Trying to Be So Good

27/11/2012 22:01


The tension before the final exam is palpable. After meals everyone is rushing off to their rooms or to their study groups to review philosophy, anatomy and alignment principles. Everyone wants to be prepared and to do so good.


This reminds me of a story Stephen once told us before an early morning Pranayama practice in Zurich. He used to go once or twice a year to see Tiwari in Kavailadhyam. He shared how every time he went, he wanted to be so good for his teacher. This always caused a little bit of stress, and only after many years, he said, he was finally able to relax about his progress. It was then that little shift in his attitude that became a great shift in his practice.


Isn't it funny how we always think we have to be so good for others to love and appreciate us? Isn't it absurd how we think growth and transformation means we have to become a better person? And isn't it interesting how that happens even to the best and most experienced of us? It is a great gift to find a teacher who inspires you and who can guide you on many levels, not only on the mat. The pitfall however can be that we become consumed with the effort to please our teachers – and by that I also mean the inner teacher or our informal teachers – and with the need for their appreciation.


As Stephen mentioned yesterday in his discussion of Aparigraha (non-grasping, non-hoarding), this Yama is not only about materialistic attachment. We also like to identify with approval, with the certainty that we are doing great. So, a great deal of our energy ends up being channelled into this effort of distinguishing ourselves from others. Or we try to emulate and imitate others because we think they are way ahead of us.

However, in the attempt to be different and excellent, we only strengthen the grasping reflex of the mind. “I will be happy when I have this. I will be satisfied when I am this.” We never solve the root of the problem, because temporary satisfaction does not equal permanent contentment (Santosha). We are constantly chasing after something other than what is. We only reinforce the dualism: “I am bad now, I want to be better.” The root of all suffering. And certainly not respectful and loving towards ourselves (Ahimsa).


Or to be quite straightforward: In my experience, constantly comparing and trying to be someone you are not is extremely frustrating and painful. It is an aggression towards yourself. But I will also say, it is difficult to own yourself, to be confident and be true to yourself. Especially in front of your teacher who you idealize and you want to be so good for.

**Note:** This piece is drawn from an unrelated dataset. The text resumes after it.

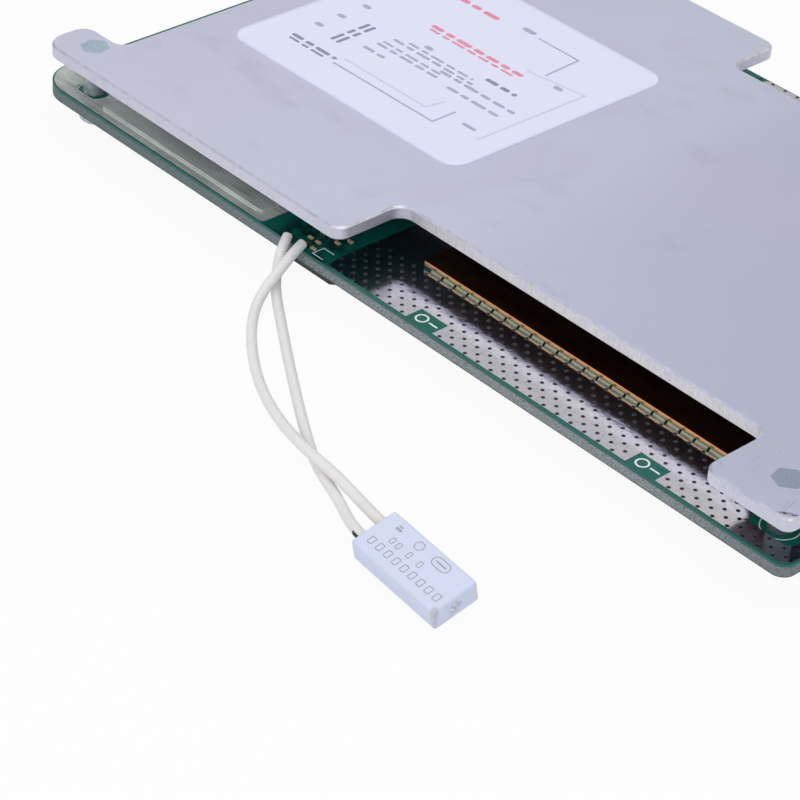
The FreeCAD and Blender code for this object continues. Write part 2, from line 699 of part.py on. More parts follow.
def build():
    nodes = {}
    nodes["circuit_board"] = circuit_board()
    nodes["front_right_pad"] = front_right_pad()
    nodes["front_left_pad"] = front_left_pad()
    nodes["rear_pad"] = rear_pad()
    nodes["front_busbar"] = busbar(BAR_X0, BAR_X1, FRONT_BAR_Y, BUSBAR_WIDTH, BUSBAR_THICKNESS)
    nodes["left_busbar"] = busbar(LEFT_BAR_X0, LEFT_BAR_X1, LEFT_BAR_Y, LEFT_BUSBAR_WIDTH,
                                  LEFT_BUSBAR_THICKNESS)
    nodes["rear_busbar"] = busbar(BAR_X0, BAR_X1, REAR_BAR_Y, BUSBAR_WIDTH, BUSBAR_THICKNESS)
    nodes["front_busbar_solder"] = fillet_row(BAR_X0, BAR_X1, FRONT_BAR_Y, -1)
    nodes["left_busbar_solder"] = solder_fillet(LEFT_BAR_X0 + 1.0, LEFT_BAR_X1 - 1.0, LEFT_BAR_Y, -1,
                                                0.6 * LEFT_BUSBAR_THICKNESS)
    nodes["rear_busbar_solder"] = fillet_row(BAR_X0, BAR_X1, REAR_BAR_Y + BUSBAR_WIDTH, 1)
    nodes["heat_spreader"] = heat_spreader()
    for name, place in STANDOFFS.items():
        nodes["standoff_" + name] = standoff(*place)
    nodes["board_screws"] = copies(pan_screw(), STANDOFFS.values())
    nodes["spring_washers"] = copies(spring_washer(), STANDOFFS.values())
    nodes["flat_washers"] = copies(flat_washer(), STANDOFFS.values())
    for name, y in MOSFET_ROWS.items():
        nodes["mosfets_" + name] = copies(mosfet(), row(MOSFET_COUNT, MOSFET_PITCH, y))
        nodes["silicone_strip_" + name] = silicone_strip(y)
    nodes["shunt_resistors"] = copies(shunt(), row(5, 9.0, 0))
    nodes["shunt_resistors"].translate(V(BOARD_RIGHT - SHUNTS_TO_RIGHT, BOARD_MIDDLE, 0))
    nodes["monitor_chip"] = copies(flat_pack(MONITOR_LENGTH, MONITOR_WIDTH, 1.6, 14, 0.65),
                                   [(LEAD_X - MONITOR_TO_LEADS, BOARD_MIDDLE)])
    nodes["gate_drivers"] = copies(flat_pack(4.9, 3.9, 1.5, 4, 1.27),
                                   [(LEAD_X - 6.0, BOARD_MIDDLE), (LEAD_X + 10.0, BOARD_MIDDLE)])
    nodes["sense_resistors"] = copies(chip_part(1.0, 0.5, 0.35), near_leads(SENSE_PLACES))
    nodes["filter_capacitors"] = copies(chip_part(3.2, 1.6, 1.4), near_leads(CAPACITOR_PLACES))
    nodes["choke"] = choke()
    nodes["balance_header"] = balance_header()
    nodes["header_pins"] = header_pins()
    nodes["spreader_label"] = spreader_label()
    nodes["switch_case"] = switch_case()
    nodes["switch_seal"] = switch_seal()
    nodes["lead_a"] = lead("lead_a", LEAD_A_POINTS)
    nodes["lead_b"] = lead("lead_b", LEAD_B_POINTS)
    nodes["lead_solder"] = lead_solder([nodes["lead_a"], nodes["lead_b"]])
    return nodes


os.makedirs("parts", exist_ok=True)
for node, shape in build().items():
    shape.exportStep("parts/" + node + ".step")
    print(node, len(shape.Solids), "solids", "valid" if shape.isValid() else "NOT VALID")
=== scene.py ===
import math

import bmesh
import bpy
from mathutils import Matrix, Vector


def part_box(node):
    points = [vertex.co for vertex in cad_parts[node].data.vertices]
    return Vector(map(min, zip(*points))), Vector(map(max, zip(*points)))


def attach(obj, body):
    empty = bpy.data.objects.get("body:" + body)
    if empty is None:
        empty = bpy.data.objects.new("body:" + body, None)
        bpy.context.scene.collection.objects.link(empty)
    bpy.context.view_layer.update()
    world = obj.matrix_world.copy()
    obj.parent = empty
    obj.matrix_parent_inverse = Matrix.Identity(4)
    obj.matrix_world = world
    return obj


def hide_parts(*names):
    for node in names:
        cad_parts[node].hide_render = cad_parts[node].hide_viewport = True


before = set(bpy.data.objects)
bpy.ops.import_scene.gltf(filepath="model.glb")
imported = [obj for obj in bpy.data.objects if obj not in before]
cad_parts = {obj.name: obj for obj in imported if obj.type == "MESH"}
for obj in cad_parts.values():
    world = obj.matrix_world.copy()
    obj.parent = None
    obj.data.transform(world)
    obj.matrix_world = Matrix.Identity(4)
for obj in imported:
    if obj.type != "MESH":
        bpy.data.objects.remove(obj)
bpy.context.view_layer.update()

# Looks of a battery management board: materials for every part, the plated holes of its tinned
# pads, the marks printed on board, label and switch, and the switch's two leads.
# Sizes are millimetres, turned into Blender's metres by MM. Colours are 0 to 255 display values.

MM = 0.001


def mm_box(node):
    """Lowest and highest corner of a CAD node, in millimetres."""
    low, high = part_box(node)
    return low / MM, high / MM


BOARD_LOW, BOARD_HIGH = mm_box("circuit_board")
PAD_LOW, PAD_HIGH = mm_box("front_right_pad")
LABEL_LOW, LABEL_HIGH = mm_box("spreader_label")
SWITCH_LOW, SWITCH_HIGH = mm_box("switch_case")
REAR_PAD_BACK = mm_box("rear_pad")[1].y
BUSBAR_TOP = mm_box("front_busbar")[1].z
SPREADER_UNDERSIDE = mm_box("heat_spreader")[0].z
BOARD_TOP = BOARD_HIGH.z
TIN_TOP = PAD_HIGH.z
LABEL_TOP = LABEL_HIGH.z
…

However, in my experience this may be the most important part of the yogic process: Get to know all of yourself and then learn to be true to yourself. Own all that you are. And be confident that whatever your potential is, that's exactly what you were meant to give to this world.


Also remember that your teachers are not standing on the other side of the river, waving to you to cross over. They are swimming only a few strokes ahead of you. They have been where you are. They remember and they understand your struggle. They don't want you to be perfect, they don't want you to be a copy of themselves. They want you to express all of your potential, the way it manifests in you – whatever that may be.


I can see the light in all of you – always.